-- START OF Material provided --
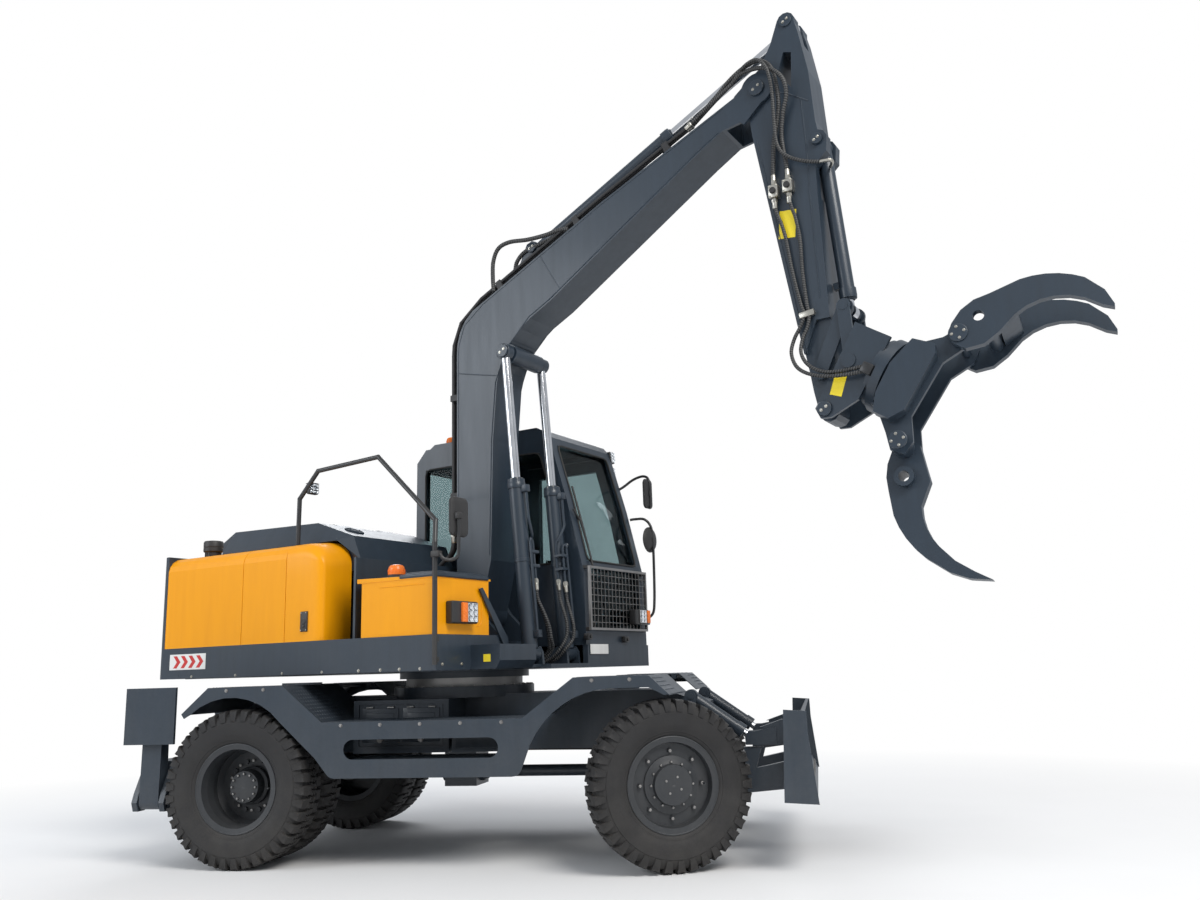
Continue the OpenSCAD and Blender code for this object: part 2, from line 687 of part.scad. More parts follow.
-- END OF Material provided --
-- START OF Material provided --
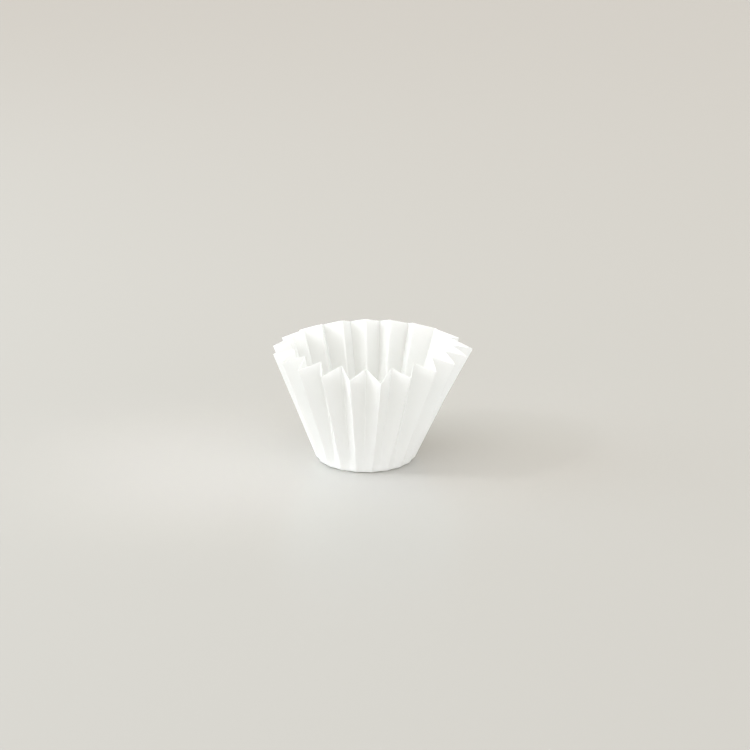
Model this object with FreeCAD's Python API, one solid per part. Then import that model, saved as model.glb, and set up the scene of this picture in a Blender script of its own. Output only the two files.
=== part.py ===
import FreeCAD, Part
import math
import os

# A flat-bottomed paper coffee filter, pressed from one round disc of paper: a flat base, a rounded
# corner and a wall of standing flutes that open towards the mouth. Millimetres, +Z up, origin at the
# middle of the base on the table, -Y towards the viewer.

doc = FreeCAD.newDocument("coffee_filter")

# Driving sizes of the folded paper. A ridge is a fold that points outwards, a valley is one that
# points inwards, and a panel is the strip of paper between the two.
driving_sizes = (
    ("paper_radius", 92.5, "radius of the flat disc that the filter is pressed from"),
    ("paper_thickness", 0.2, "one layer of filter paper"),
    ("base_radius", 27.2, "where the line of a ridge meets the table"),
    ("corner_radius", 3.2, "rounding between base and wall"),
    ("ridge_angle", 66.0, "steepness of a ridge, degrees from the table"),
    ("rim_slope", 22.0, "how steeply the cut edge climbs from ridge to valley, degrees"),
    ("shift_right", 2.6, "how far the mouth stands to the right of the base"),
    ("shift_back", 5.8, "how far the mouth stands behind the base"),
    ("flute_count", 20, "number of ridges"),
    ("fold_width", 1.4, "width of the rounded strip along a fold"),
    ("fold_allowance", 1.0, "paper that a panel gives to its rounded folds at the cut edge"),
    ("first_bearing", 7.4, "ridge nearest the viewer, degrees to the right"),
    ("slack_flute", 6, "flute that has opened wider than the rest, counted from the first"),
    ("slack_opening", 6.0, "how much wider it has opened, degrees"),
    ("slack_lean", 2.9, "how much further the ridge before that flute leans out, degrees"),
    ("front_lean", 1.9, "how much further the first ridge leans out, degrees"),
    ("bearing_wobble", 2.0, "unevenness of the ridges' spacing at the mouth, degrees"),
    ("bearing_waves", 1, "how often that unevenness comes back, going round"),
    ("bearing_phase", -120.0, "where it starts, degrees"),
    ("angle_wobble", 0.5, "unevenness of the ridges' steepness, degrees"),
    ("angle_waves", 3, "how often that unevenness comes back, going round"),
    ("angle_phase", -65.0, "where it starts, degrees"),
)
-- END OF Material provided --
Work required »
Look through the listing above. Pick out each line with "this" and copy it.

Solved exercise »
Continue the OpenSCAD and Blender code for this object: part 2, from line 687 of part.scad. More parts follow.
Model this object with FreeCAD's Python API, one solid per part. Then import that model, saved as model.glb, and set up the scene of this picture in a Blender script of its own. Output only the two files.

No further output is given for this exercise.